Keith Olbermann: And Good Night, American Nuclear Power
This is not to minimize the horror or the suffering of the earthquake and tsunami in Japan, but for our purposes here the headline is a stark and inarguable one: Japanese Power Company Says It Has Lost Control Of Three Nuclear Plants.
There is really very little else to say. The perfected, flawless, clean-operating, state-of-the-art, ideal future of energy has in 32 years given us Three Mile Island, Chernobyl, and now the nightmare scenario of one company saying there is rising pressure at three of its nuclear facilities and it really doesn’t have a damn thing it can do right now except tell everybody to run.
The virtual freeze on nuclear development in this country since the near-hit of Three Mile Island has been a useful stall, but it is only a first step. And instead of enabling the resumption of building such Doomsday Devices here – as he pledged to do a year ago last month – President Obama should officially reinstate the unofficial moratorium, and pledge to begin the process by which we dismantle these sleeping monsters.

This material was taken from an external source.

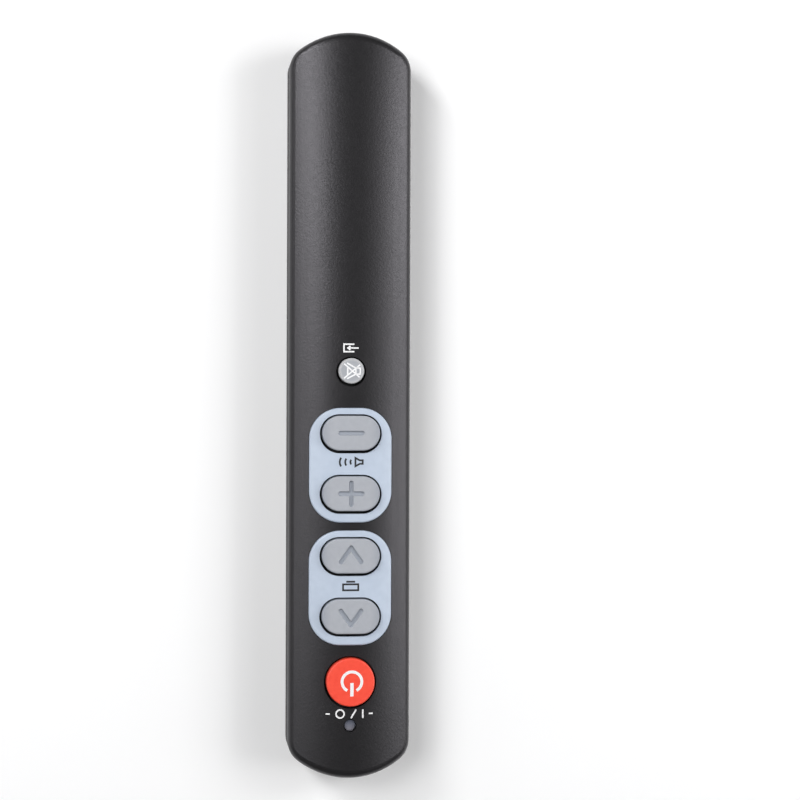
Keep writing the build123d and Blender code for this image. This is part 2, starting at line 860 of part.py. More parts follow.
def driver_transistor():
    """The small transistor that drives the infrared diode."""
    top = board_bottom - chip_standoff
    half_x, half_y = transistor_length / 2, transistor_width / 2
    y = board_front_y - transistor_from_front
    body = between((-half_x, y - half_y, top - transistor_height), (half_x, y + half_y, top))
    half = transistor_pin_width / 2
    for x, side in ((-half_x / 2, -1), (half_x / 2, -1), (0, 1)):
        edge_y = y + side * half_y
        tip_y = edge_y + side * transistor_pin_reach
        low_y, high_y = min(edge_y, tip_y), max(edge_y, tip_y)
        low = (x - half, low_y, board_bottom - pin_thickness)
        body += between(low, (x + half, high_y, board_bottom))
        knee = edge_y + side * pin_thickness
        low_y, high_y = min(edge_y, knee), max(edge_y, knee)
        body += between((x - half, low_y, top - transistor_height / 2), (x + half, high_y, board_bottom))
    return body


def chip_resistors():
    """A row of flat resistors under the board."""
    blocks = []
    for index in range(resistor_count):
        y = board_front_y - resistor_from_front + index * resistor_pitch
        low = (resistor_x - resistor_length / 2, y - resistor_width / 2, board_bottom - resistor_height)
        high = (resistor_x + resistor_length / 2, y + resistor_width / 2, board_bottom)
        blocks.append(between(low, high))
    return Compound(blocks)


def infrared_diode():
    """A clear round diode with a domed nose in the front hole, and its two bent leads."""
    radius = diode_diameter / 2
    straight = diode_length - radius
    body = extrude(Circle(radius), straight) + Pos(0, 0, straight) * Sphere(radius)
    body += extrude(Circle(diode_rim_diameter / 2), diode_rim_height)
    body = Pos(0, diode_back_y, diode_z) * (Rot(-90, 0, 0) * body)
    half = diode_lead / 2
    for x in (-diode_lead_pitch / 2, diode_lead_pitch / 2):
        run_tail = lead_y - half
        body += between(
            (x - half, run_tail, diode_z - half), (x + half, diode_back_y + half, diode_z + half)
        )
        lead_top = board_top + diode_lead_proud
        body += between(
            (x - half, run_tail, diode_z - half), (x + half, run_tail + diode_lead, lead_top)
        )
    return body


def indicator_lens():
    """The grey light guide behind the small hole at the front."""
    top = case_height - lens_sunk
    foot = board_top + lamp_height + lens_lamp_gap
    stem = rod(0, lens_y, lens_diameter / 2, foot, top)
    stem = fillet(stem.faces().sort_by(Axis.Z)[-1].edges(), lens_edge_radius)
    roof = case_height - wall
    flange = rod(0, lens_y, lens_flange_diameter / 2, roof - lens_flange_height, roof)
    return stem + (flange & under_arch(wall + lens_seat_gap))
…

So, I’ve been out of the loop for a little while. Apparently, I had thought–or hoped, really–that Keith Olbermann had just gone away. Instead, he’s alive and well (not mentally, of course) and running his own gig at a Web site he named FOK (Friends of Keith) News Channel. How kitschy.
Anyway, in typical never-let-a-crisis-go-to-waste style, Olbermann just yesterday looked at the problems with the nuclear power plants following the Japanese earthquake and used those problems as a reason to denounce nuclear power in general, just as he and other liberals used the Exxon Valdez accident to drive off-shore oil drilling into deeper waters, and the BP spill in the Gulf of Mexico to deride deep-water off-shore drilling. It never ends with these people, does it?

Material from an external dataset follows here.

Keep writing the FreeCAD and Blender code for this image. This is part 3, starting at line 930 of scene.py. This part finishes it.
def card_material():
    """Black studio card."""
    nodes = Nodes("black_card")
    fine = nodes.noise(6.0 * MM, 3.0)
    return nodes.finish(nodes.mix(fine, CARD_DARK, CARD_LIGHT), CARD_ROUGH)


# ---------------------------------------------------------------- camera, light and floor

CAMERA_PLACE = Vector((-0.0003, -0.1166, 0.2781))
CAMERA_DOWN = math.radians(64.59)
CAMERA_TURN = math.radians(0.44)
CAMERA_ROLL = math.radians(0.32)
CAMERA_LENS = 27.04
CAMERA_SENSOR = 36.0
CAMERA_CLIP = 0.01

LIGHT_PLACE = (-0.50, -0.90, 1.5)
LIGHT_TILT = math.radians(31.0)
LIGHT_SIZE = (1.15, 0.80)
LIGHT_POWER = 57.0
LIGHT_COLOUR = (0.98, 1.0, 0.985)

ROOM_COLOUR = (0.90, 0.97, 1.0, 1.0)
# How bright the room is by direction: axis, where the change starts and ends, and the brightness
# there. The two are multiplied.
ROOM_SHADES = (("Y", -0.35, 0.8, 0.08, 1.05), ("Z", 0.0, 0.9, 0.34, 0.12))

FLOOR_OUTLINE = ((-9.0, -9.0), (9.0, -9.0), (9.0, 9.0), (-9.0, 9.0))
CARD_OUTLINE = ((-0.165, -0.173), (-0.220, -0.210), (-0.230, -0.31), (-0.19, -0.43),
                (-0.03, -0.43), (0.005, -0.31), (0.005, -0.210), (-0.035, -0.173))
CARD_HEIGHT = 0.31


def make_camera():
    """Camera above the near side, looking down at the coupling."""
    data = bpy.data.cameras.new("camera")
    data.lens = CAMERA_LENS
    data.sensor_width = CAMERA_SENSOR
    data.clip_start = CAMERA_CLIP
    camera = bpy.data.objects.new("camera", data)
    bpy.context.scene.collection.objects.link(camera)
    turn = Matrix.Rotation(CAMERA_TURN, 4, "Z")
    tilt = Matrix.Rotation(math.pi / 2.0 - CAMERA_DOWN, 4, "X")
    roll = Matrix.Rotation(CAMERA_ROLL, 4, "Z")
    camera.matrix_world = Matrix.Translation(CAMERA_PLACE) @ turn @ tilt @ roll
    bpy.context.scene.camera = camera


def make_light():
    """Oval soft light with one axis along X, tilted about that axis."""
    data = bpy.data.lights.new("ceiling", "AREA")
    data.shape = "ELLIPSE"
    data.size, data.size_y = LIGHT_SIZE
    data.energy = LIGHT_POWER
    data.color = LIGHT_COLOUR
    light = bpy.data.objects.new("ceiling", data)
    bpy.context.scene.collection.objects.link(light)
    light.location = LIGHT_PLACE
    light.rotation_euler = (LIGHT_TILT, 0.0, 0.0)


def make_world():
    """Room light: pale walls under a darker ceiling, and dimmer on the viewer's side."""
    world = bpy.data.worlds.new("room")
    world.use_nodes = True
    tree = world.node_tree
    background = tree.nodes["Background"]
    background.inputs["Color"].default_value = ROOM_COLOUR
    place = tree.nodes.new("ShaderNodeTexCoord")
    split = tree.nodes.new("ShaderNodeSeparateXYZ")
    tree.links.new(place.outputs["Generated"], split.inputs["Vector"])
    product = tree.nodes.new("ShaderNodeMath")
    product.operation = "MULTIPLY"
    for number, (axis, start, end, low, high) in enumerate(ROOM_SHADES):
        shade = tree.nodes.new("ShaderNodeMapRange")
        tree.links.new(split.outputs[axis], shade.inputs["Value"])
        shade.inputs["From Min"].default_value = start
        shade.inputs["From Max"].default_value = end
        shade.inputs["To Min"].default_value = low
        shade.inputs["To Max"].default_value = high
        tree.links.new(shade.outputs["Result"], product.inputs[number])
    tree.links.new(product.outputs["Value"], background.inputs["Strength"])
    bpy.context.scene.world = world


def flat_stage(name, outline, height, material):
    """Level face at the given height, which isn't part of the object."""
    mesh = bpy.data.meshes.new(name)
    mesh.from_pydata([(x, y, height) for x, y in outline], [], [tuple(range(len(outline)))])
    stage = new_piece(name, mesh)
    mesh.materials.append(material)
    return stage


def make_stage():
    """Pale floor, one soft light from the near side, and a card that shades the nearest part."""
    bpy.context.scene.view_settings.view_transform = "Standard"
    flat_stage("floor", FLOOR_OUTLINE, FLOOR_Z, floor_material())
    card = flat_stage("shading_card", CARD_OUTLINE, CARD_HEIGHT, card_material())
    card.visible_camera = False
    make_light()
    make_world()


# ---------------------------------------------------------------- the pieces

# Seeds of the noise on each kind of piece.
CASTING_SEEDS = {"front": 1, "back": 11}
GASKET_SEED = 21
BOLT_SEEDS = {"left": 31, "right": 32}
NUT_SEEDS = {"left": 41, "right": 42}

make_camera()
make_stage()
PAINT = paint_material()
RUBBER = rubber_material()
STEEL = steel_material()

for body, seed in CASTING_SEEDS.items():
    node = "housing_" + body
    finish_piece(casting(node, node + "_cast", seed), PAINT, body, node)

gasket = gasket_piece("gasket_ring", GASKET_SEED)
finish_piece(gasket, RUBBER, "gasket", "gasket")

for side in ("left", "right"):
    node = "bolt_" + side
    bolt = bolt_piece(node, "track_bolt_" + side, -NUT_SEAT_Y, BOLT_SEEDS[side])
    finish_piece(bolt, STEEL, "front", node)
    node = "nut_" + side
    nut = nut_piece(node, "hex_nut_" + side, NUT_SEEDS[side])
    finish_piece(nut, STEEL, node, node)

Meanwhile, in case Olbermann and his flunkies have forgotten, the entire world is being held hostage by a mid-conflagration Middle East. Oil prices are rising dramatically, and along with them go prices on everything else, from plastics to foods. We need to be in a position where we are the dealer of energy, and not the junkie. That involves building new nuclear power plants. That involves building new refineries. That involves drilling, and fracturing, and mining, and capturing wind, solar and tides.
We need energy independence. True energy independence would save lives across the world, as the money flowing into the Middle East would be cut dramatically. True energy independence would create jobs here. True energy independence would allow for greater national security. That’s what we need. What we don’t need is nuclear obstructionism coming from a bitter and melodramatic has-been.